## Given task
Beneath this sentence is a set of records; write each of them out exactly.

## Dataset excerpts

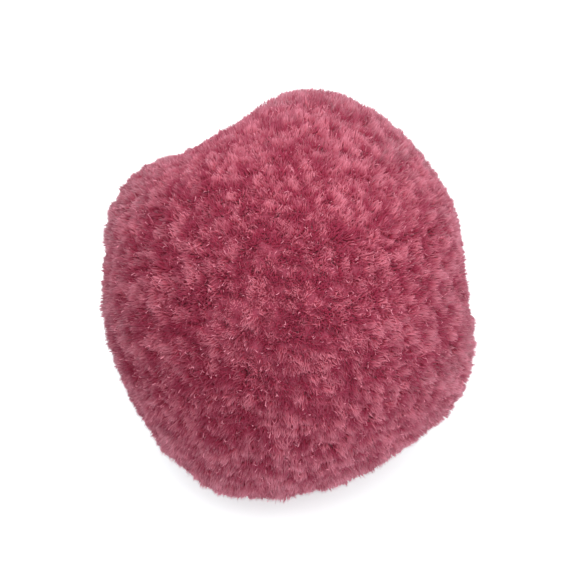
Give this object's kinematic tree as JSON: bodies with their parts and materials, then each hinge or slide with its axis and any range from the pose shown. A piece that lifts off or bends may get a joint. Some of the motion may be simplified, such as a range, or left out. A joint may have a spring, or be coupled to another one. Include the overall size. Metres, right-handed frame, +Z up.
{
  "type": "yarn pom pom",
  "caption": "Small round craft pom pom of dense cut yarn pile, slightly lumpy, resting on a small level patch of its own locks.",
  "frame": {"origin": "on the surface that the pom pom lies on, in the middle of the level lock ends, straight under the middle of the ball", "axes": "+Z up, +X to the right as seen from the front, +Y towards the back"},
  "size_m": [0.029, 0.0312, 0.03],
  "materials": {
    "yarn": "cut yarn pile, dusty rose, matt with a soft sheen at the edges"
  },
  "bodies": {
    "root": {"yarn_pile": "yarn"}
  },
  "joints": []
}
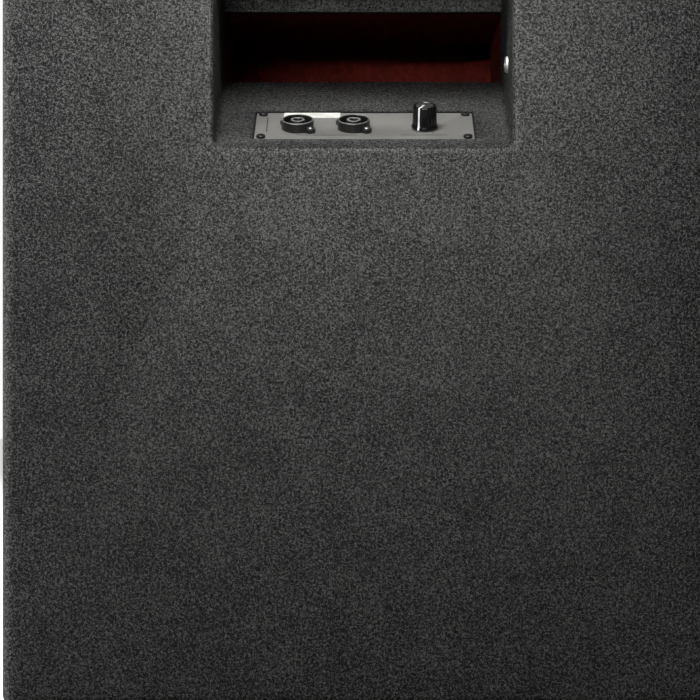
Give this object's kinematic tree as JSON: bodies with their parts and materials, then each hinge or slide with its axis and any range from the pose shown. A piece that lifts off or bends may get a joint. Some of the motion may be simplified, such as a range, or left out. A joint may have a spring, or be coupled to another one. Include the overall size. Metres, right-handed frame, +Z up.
{
  "type": "powered subwoofer",
  "caption": "Large box subwoofer in a sprayed textured coating, with a recessed sloping connection shelf, a rear port slot, a front grille and a long-throw driver.",
  "frame": {"origin": "on the floor, in the middle of the cabinet's footprint, at the feet's lowest plane", "axes": "+Z up; +Y out of the rear face that holds the connection recess; -Y out of the grille; +X towards the left hand of someone who looks at the rear face"},
  "size_m": [0.586, 0.6, 0.692],
  "materials": {
    "coating": "sprayed, coarse orange-peel texture",
    "plywood": "bare, stained dark in the port",
    "black_metal": "satin black powder coat",
    "plate_grey": "satin warm grey",
    "black_plastic": "moulded, satin",
    "gloss_black": "glossy",
    "rubber": "matte",
    "foam": "open-cell acoustic foam",
    "spider_cloth": "resin-treated cloth",
    "cone_paper": "treated paper pulp",
    "ferrite": "ground ferrite",
    "zinc_steel": "bright zinc plate",
    "copper": "enamelled copper wire",
    "aluminium": "extruded",
    "board_green": "lacquered circuit board",
    "label_white": "blank printed film"
  },
  "bodies": {
    "cabinet": {"cabinet_coating": "coating", "left_panel": "plywood", "right_panel": "plywood", "top_panel": "plywood", "bottom_panel": "plywood", "rear_panel": "plywood", "front_baffle": "plywood", "recess_left_wall": "plywood", "recess_right_wall": "plywood", "recess_shelf": "plywood", "recess_ceiling": "plywood", "recess_rear_board": "plywood", "port_floor": "plywood", "port_roof": "plywood", "cabinet_brace": "plywood", "recess_wall_bolt": "zinc_steel", "foot_1": "rubber", "foot_2": "rubber", "foot_3": "rubber", "foot_4": "rubber", "front_grille": "black_metal", "grille_foam": "foam", "grille_batten_left": "plywood", "grille_batten_right": "plywood", "grille_screw_1": "black_metal", "grille_screw_2": "black_metal", "grille_screw_3": "black_metal", "grille_screw_4": "black_metal", "driver_basket": "black_metal", "driver_gasket": "rubber", "cone_surround": "rubber", "suspension_spider": "spider_cloth", "magnet_top_plate": "black_metal", "magnet_ring": "ferrite", "magnet_yoke": "black_metal", "driver_terminal": "black_plastic", "driver_bolt_1": "zinc_steel", "driver_bolt_2": "zinc_steel", "driver_bolt_3": "zinc_steel", "driver_bolt_4": "zinc_steel", "connection_plate": "plate_grey", "plate_gasket": "foam", "plate_screw_1": "black_metal", "plate_screw_2": "black_metal", "plate_screw_3": "black_metal", "plate_screw_4": "black_metal", "blank_label": "label_white", "input_socket": "black_plastic", "input_socket_insert": "black_plastic", "link_socket": "black_plastic", "link_socket_insert": "black_plastic", "level_potentiometer": "zinc_steel", "amplifier_board": "board_green", "heat_sink": "aluminium", "speaker_lead": "rubber"},
    "cone": {"speaker_cone": "cone_paper", "dust_cap": "cone_paper", "voice_coil": "copper"},
    "knob": {"level_knob": "gloss_black", "potentiometer_shaft": "zinc_steel"}
  },
  "joints": [
    {"name": "level_turn", "type": "hinge", "parent": "cabinet", "child": "knob", "pos_m": [-0.0511, 0.24969, 0.48623], "axis": [0, -0.4056, -0.914], "range_deg": [0, 300]},
    {"name": "cone_travel", "type": "slide", "parent": "cabinet", "child": "cone", "axis": [0, -1, 0], "range_m": [-0.008, 0.008], "stiffness_N_per_m": 5000, "deforming": ["cone_surround", "suspension_spider"]}
  ]
}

## Answer to the exercise
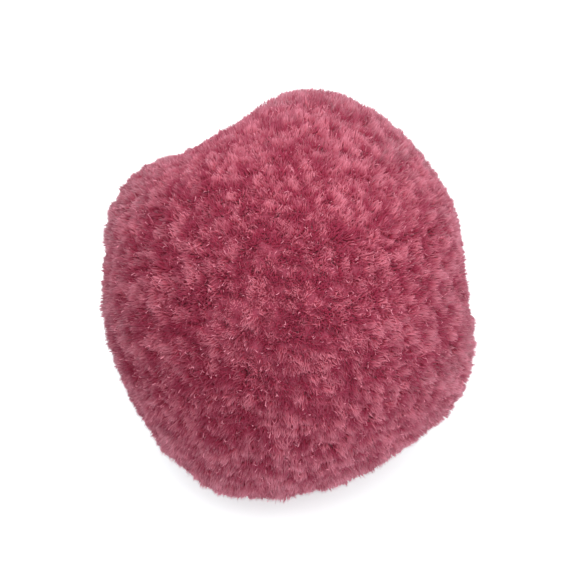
Give this object's kinematic tree as JSON: bodies with their parts and materials, then each hinge or slide with its axis and any range from the pose shown. A piece that lifts off or bends may get a joint. Some of the motion may be simplified, such as a range, or left out. A joint may have a spring, or be coupled to another one. Include the overall size. Metres, right-handed frame, +Z up.
{
  "type": "yarn pom pom",
  "caption": "Small round craft pom pom of dense cut yarn pile, slightly lumpy, resting on a small level patch of its own locks.",
  "frame": {"origin": "on the surface that the pom pom lies on, in the middle of the level lock ends, straight under the middle of the ball", "axes": "+Z up, +X to the right as seen from the front, +Y towards the back"},
  "size_m": [0.029, 0.0312, 0.03],
  "materials": {
    "yarn": "cut yarn pile, dusty rose, matt with a soft sheen at the edges"
  },
  "bodies": {
    "root": {"yarn_pile": "yarn"}
  },
  "joints": []
}
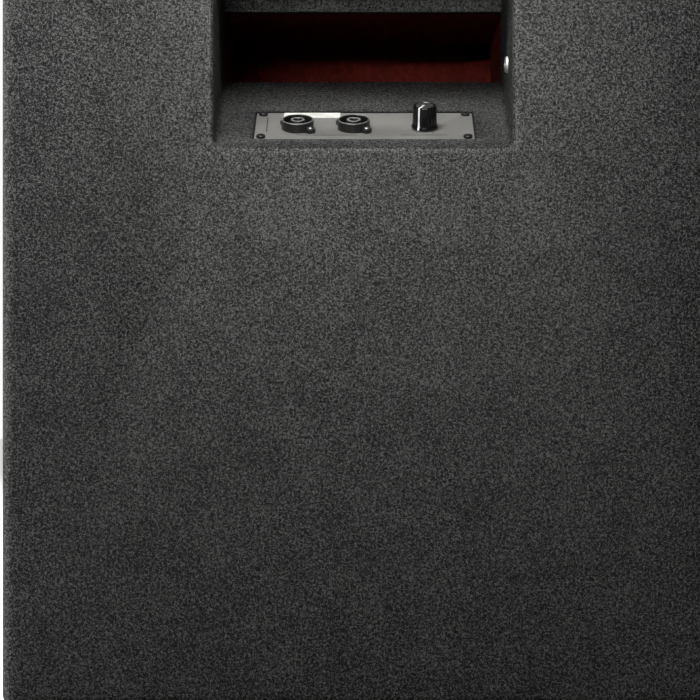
Give this object's kinematic tree as JSON: bodies with their parts and materials, then each hinge or slide with its axis and any range from the pose shown. A piece that lifts off or bends may get a joint. Some of the motion may be simplified, such as a range, or left out. A joint may have a spring, or be coupled to another one. Include the overall size. Metres, right-handed frame, +Z up.
{
  "type": "powered subwoofer",
  "caption": "Large box subwoofer in a sprayed textured coating, with a recessed sloping connection shelf, a rear port slot, a front grille and a long-throw driver.",
  "frame": {"origin": "on the floor, in the middle of the cabinet's footprint, at the feet's lowest plane", "axes": "+Z up; +Y out of the rear face that holds the connection recess; -Y out of the grille; +X towards the left hand of someone who looks at the rear face"},
  "size_m": [0.586, 0.6, 0.692],
  "materials": {
    "coating": "sprayed, coarse orange-peel texture",
    "plywood": "bare, stained dark in the port",
    "black_metal": "satin black powder coat",
    "plate_grey": "satin warm grey",
    "black_plastic": "moulded, satin",
    "gloss_black": "glossy",
    "rubber": "matte",
    "foam": "open-cell acoustic foam",
    "spider_cloth": "resin-treated cloth",
    "cone_paper": "treated paper pulp",
    "ferrite": "ground ferrite",
    "zinc_steel": "bright zinc plate",
    "copper": "enamelled copper wire",
    "aluminium": "extruded",
    "board_green": "lacquered circuit board",
    "label_white": "blank printed film"
  },
  "bodies": {
    "cabinet": {"cabinet_coating": "coating", "left_panel": "plywood", "right_panel": "plywood", "top_panel": "plywood", "bottom_panel": "plywood", "rear_panel": "plywood", "front_baffle": "plywood", "recess_left_wall": "plywood", "recess_right_wall": "plywood", "recess_shelf": "plywood", "recess_ceiling": "plywood", "recess_rear_board": "plywood", "port_floor": "plywood", "port_roof": "plywood", "cabinet_brace": "plywood", "recess_wall_bolt": "zinc_steel", "foot_1": "rubber", "foot_2": "rubber", "foot_3": "rubber", "foot_4": "rubber", "front_grille": "black_metal", "grille_foam": "foam", "grille_batten_left": "plywood", "grille_batten_right": "plywood", "grille_screw_1": "black_metal", "grille_screw_2": "black_metal", "grille_screw_3": "black_metal", "grille_screw_4": "black_metal", "driver_basket": "black_metal", "driver_gasket": "rubber", "cone_surround": "rubber", "suspension_spider": "spider_cloth", "magnet_top_plate": "black_metal", "magnet_ring": "ferrite", "magnet_yoke": "black_metal", "driver_terminal": "black_plastic", "driver_bolt_1": "zinc_steel", "driver_bolt_2": "zinc_steel", "driver_bolt_3": "zinc_steel", "driver_bolt_4": "zinc_steel", "connection_plate": "plate_grey", "plate_gasket": "foam", "plate_screw_1": "black_metal", "plate_screw_2": "black_metal", "plate_screw_3": "black_metal", "plate_screw_4": "black_metal", "blank_label": "label_white", "input_socket": "black_plastic", "input_socket_insert": "black_plastic", "link_socket": "black_plastic", "link_socket_insert": "black_plastic", "level_potentiometer": "zinc_steel", "amplifier_board": "board_green", "heat_sink": "aluminium", "speaker_lead": "rubber"},
    "cone": {"speaker_cone": "cone_paper", "dust_cap": "cone_paper", "voice_coil": "copper"},
    "knob": {"level_knob": "gloss_black", "potentiometer_shaft": "zinc_steel"}
  },
  "joints": [
    {"name": "level_turn", "type": "hinge", "parent": "cabinet", "child": "knob", "pos_m": [-0.0511, 0.24969, 0.48623], "axis": [0, -0.4056, -0.914], "range_deg": [0, 300]},
    {"name": "cone_travel", "type": "slide", "parent": "cabinet", "child": "cone", "axis": [0, -1, 0], "range_m": [-0.008, 0.008], "stiffness_N_per_m": 5000, "deforming": ["cone_surround", "suspension_spider"]}
  ]
}